#浪曲
【木馬亭二月定席初日】2024年2月1日(木)12:15~16:10
今日は曲師・沢村豊子師匠の数え米寿のお祝い公演(本当は先月に予定されていたが豊子師匠がインフルエンザで延期)とあって、木馬亭の前にはいくつも花が出て、館内も平日にもかかわらずほぼ満席の熱気。演者はそれぞれが豊子師匠への思いやお祝いの言葉をマクラに口演を務めていき、本日の目玉であるトリの奈々福さんの新作「沢村豊子解体新書 たーへるあなとよこ」は幾重にも工夫の凝らされた、愛溢れる(でもよく考えたら可笑しいったらない)素晴らしい一席だった。
奈みほ・豊子「松山鏡」
志乃ぶ・美「みみず医者」
綾那・博喜「貝賀弥左衛門」
恵子・貴美江「千両みかん」
~仲入り~
一太郎・美「大高源吾 腹切魚の別れ」
講談 安久鯉「水戸黄門記 出世の高松」
琴美・貴美江「燃える絆」
奈々福・豊子「沢村豊子解体新書 たーへるあなとよこ」
でも、ほかの演者も好きな人がたくさんでとてもよかったのだー。
奈みほさん、DV亭主とか、お花畑の平和主義とか、現代的なくすぐりを入れつつ、それが全然浮いた感じがなく、本当に面白い。

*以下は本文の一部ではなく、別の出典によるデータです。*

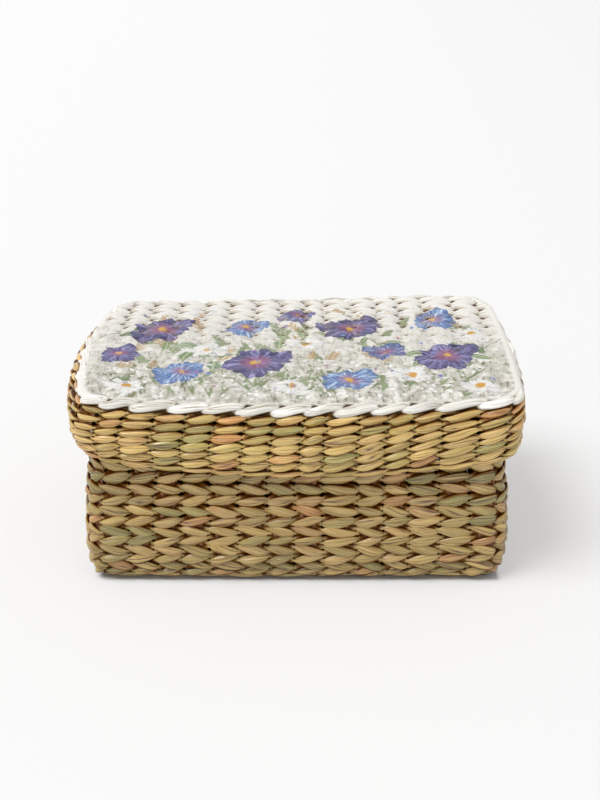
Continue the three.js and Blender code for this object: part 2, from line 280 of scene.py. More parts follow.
# The body's wall: courses of two strands each that twist past one another between the stakes, so each
# strand shows as a leaf-shaped stitch over every second stake. Neighbouring courses are twined the
# opposite way, which gives the herringbone.
wall = 7.5 * mm
body_corner = 16 * mm
corner_reach_share = 0.262
side_stitches = (14, 9, 14, 9)
stitches_round = sum(side_stitches) + len(side_stitches)
stitch_pitch = 20 * mm
strand_girth = 16 * mm
strand_twist = 0.1
map_gap = 0.37
tip_share = 0.15
body_bows = (1.2 * mm, 1.2 * mm)
foot_spread_share, foot_spread_height = 0.018, 40 * mm
rest_height = 0.1 * mm
body_courses, body_seed = 15, 100
drop_rows = (0, 2, 12, 15)
course_drops = (0.2 * mm, 2.2 * mm, 2.2 * mm, 0)
# Painted shadow of the lid: the courses just below its rim are drawn darker, by course number.
under_lid_rows, painted_lid_shadow_lights = (7, 9), (1, 0.9)
# How far in a point lies when it takes the full painted shade.
crevice_reach = 2.6 * mm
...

声ものびやか。がんばれ。
志乃ぶさん、若手の中ではとくに応援している。甲高くない声と、節回しと、女賭博師みたいな風貌と、ソウルを感じる唸りがいいなあ。
綾那さん、久しぶりだけど、この人はやっぱり気になる。ハスキーなアルトの声。強い目力。ありありと浮かぶ場面描写。今度独演会に行ってみたい。
恵子さんは初めて。かなりご高齢。落語でもよく聞く千両みかんだけど、この若旦那がいかに乳母日傘で大事に大事に溺愛されて育ったか、という部分を丁寧にやったので、そのあとの展開への納得が大きい。落語もこういうやり方すればいいのに。
一太郎さん、魚の「このしろ」が「腹切魚(ふくせつぎょ)」と呼ばれて武士に嫌われていたとは知らなかった。
安久鯉さんはやっぱりいいなぁ。語りは繊細だけど、なんかお人柄に豪快なところがありそうで、なつきたくなる。
琴美さんは風邪で声の調子が悪そうだった。